7. Despite the camaraderie that is often spoken of in times of adversity, it’s basically every man (family) for himself in survival mode in Samoa. Families look after their own here. I helped a few and got out and about but apart from the PM, everybody was/is busy doing their own thing.
8. Coconuts are king. Bent almost 90 degrees cyclone after cyclone and still standing and producing 100 years later. A very class act!
9. Paper, cardboard boxes, chipboard and MDF don’t work in Samoa, period. Don’t even think about it!
10. Greenies really just have to go home. Fighting to save the trees, only to see them get ripped apart every decade or so makes no sense unless you’re just religious on the matter.
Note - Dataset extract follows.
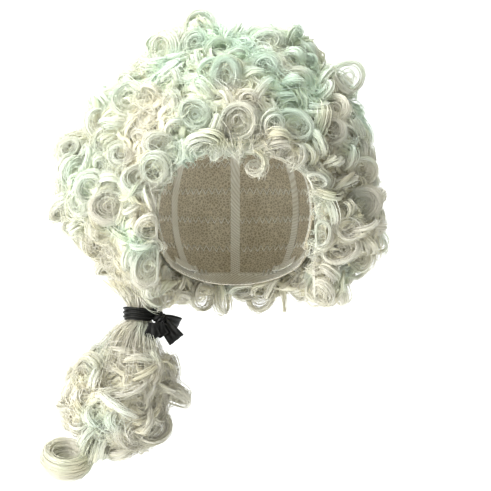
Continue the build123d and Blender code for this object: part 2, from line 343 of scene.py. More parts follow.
def curl_locks(centres, normals, axes, rng, radius, turns, width, strands, points,
               lead=26.0, depth=5.5, frizz=1.1, thick=0.24, room=None):
    """Ring curls: each lock leaves the cap under its place and winds into a loose ring.
    Some of the strands wind tighter and lie across the inside of the ring."""
    count = len(centres)
    radius = np.broadcast_to(radius, count)
    side = unit(np.cross(axes, rng.normal(size=(count, 3))))
    other = np.cross(axes, side)
    t = np.linspace(0, 1, points)
    start = rng.uniform(0, 2 * math.pi, count)
    way = rng.choice([-1, 1], count)
    turns = rng.uniform(*turns, count)

    def per_strand(spread):
        values = rng.uniform(-spread, spread, (count, strands, 1))
        values[:, 0] = 0
        return values

    def per_tress(spread):
        """A lock is a few thinner tresses, and each strand lies in one of them."""
        values = rng.uniform(-spread, spread, (count, TRESSES, 1))
        return values[:, np.arange(strands) % TRESSES] * (np.arange(strands) > 0)[:, None]

    along_axis = (per_tress(0.36) + per_strand(0.24)) * width
    outward_shift = (per_tress(0.30) + per_strand(0.26)) * depth
    late = per_tress(0.12) + per_strand(0.05)
    swell = 1 + per_strand(0.03)
    inner = rng.uniform(size=(count, strands, 1)) < INNER_SHARE
    inner[:, 0] = False
    swell = np.where(inner, rng.uniform(0.2, 0.9, inner.shape), swell)
    spiral = rng.uniform(0.12, 0.75, (count, 1, 1))
    squash = rng.uniform(0.62, 1.0, (count, 1, 1, 1))
    angle = start[:, None, None] + way[:, None, None] * 2 * math.pi * (
        turns[:, None, None] * t + late * t)
    reach = radius[:, None, None] * swell * (1.08 - spiral * t) + outward_shift * (1 - 0.5 * t)
    spread = along_axis * (1 - 0.35 * t ** 2)
    rise = RING_PITCH * (turns[:, None, None] * (t - 0.6)) + spread
    ring = (side[:, None, None] * (np.cos(angle) * reach)[..., None]
            + other[:, None, None] * (np.sin(angle) * reach)[..., None] * squash
            + axes[:, None, None] * rise[..., None])
    wave = np.zeros(ring.shape)
    for cycles in (1.3, 2.9, 5.3):
        wobble = rng.normal(size=(count, strands, 1, 3))
        wobble[:, 0] = 0
        phase = rng.uniform(0, 2 * math.pi, (count, strands, 1))
        wave += wobble * np.sin(cycles * 2 * math.pi * t + phase)[..., None] / cycles
    ring += wave * frizz
    lead_share = np.clip(1 - t / 0.24, 0, 1)
    lead_share = (lead_share ** 2 * (3 - 2 * lead_share))[None, None, :, None]
    root = -normals[:, None, None] * lead + ring * 0.35
    lines = centres[:, None, None] + ring * (1 - lead_share) + root * lead_share
    if room:
        lines = keep_out(room, lines)
    taper = np.clip((1.02 - t) / 0.12, 0.25, 1)
    size = rng.uniform(0.75, 1.25, (count, strands, 1)) * thick * taper
    cross = np.broadcast_to(axes[:, None, None], lines.shape)
    return lines, size, cross


def grow_pieces(name, kind, locks, body, stands_for=None):
    """Makes the meshes of some locks: a soft core down each lock's middle, and its strands."""
    # The under layer is drawn in the darker copies of the fibre, as painted shade deep under the rings.
    material = {"outer": fibre, "under": shaded_under_fibre}[kind]
    core = {"outer": fibre_core, "under": shaded_under_core}[kind]
    made = []
    for group, (lines, size, cross, width, depth) in enumerate(locks, start=1):
        count, strands, points, _ = lines.shape
        t = np.linspace(0, 1, points)
        taper = np.clip(np.minimum(t, 1 - t) / 0.15, 0.08, 1)
        radius = np.broadcast_to(width * CORE_SHARE * taper, (count, points))
        mesh = strand_mesh(f"{name}_{kind}_core_{group}", lines[:, 0], radius, cross[:, 0], 8,
                           depth / width)
        made.append(add_piece(mesh.name, mesh, core, body))
        flat = [values[:, 1:].reshape(count * (strands - 1), points, -1)
                for values in (lines, size[..., None], cross)]
        limit = TRIANGLES // (6 * (points - 1))
        for number, first in enumerate(range(0, len(flat[0]), limit), start=1):
            part = slice(first, first + limit)
            mesh = strand_mesh(f"{name}_{kind}_{group}_{number}", flat[0][part],
                               flat[1][part][..., 0], flat[2][part])
            made.append(add_piece(mesh.name, mesh, material, body))
    for piece in made:
        if stands_for:
            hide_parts(stands_for)
    return made


def curl_axes(normals, rng, facing):
    """Ring axes: some rings lie flat on the head and face outward, the others are barrels."""
    count = len(normals)
    loose = unit(rng.normal(size=(count, 3)))
    tangent = unit(np.cross(normals, loose))
    flat = unit(normals + 0.55 * loose)
    barrel = unit(tangent + 0.35 * rng.normal(size=(count, 3)))
    return np.where((rng.uniform(size=count) < facing)[:, None], flat, barrel)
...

It’s far better to see them milled and used for construction than to borrow offshore funds, and then buy Pinus Radiata from the big corporations in New Zealand. Good for New Zealand and big business. Bad for Samoa.
11. Stress could be a hidden killer. I noticed after a few hours that my adrenalin was up (of course) and I had to deliberately look after myself, slowing down, eating, drinking and resting.
12. It’s very smart to have a cellphone that charges from a car battery – we learned that well when we lived without power before!
13. No matter the damage, there’s always someone worse off than you.
Contact with me is only by inbound phone calls +685 777-9999. I expect to clear emails perhaps only once a week if that, while reconstruction is under way.
While I have food in the cupboard as well as on the plantation, I will be doing “improvements” to the roofs this Christmas. This would be a very good time for people who owe me money or who intend to make Christmas presents to visit their local branch of Western Union!
Thanks, and if I don’t catch up with you before the New Year, Merry Christmas and a Happy New Year.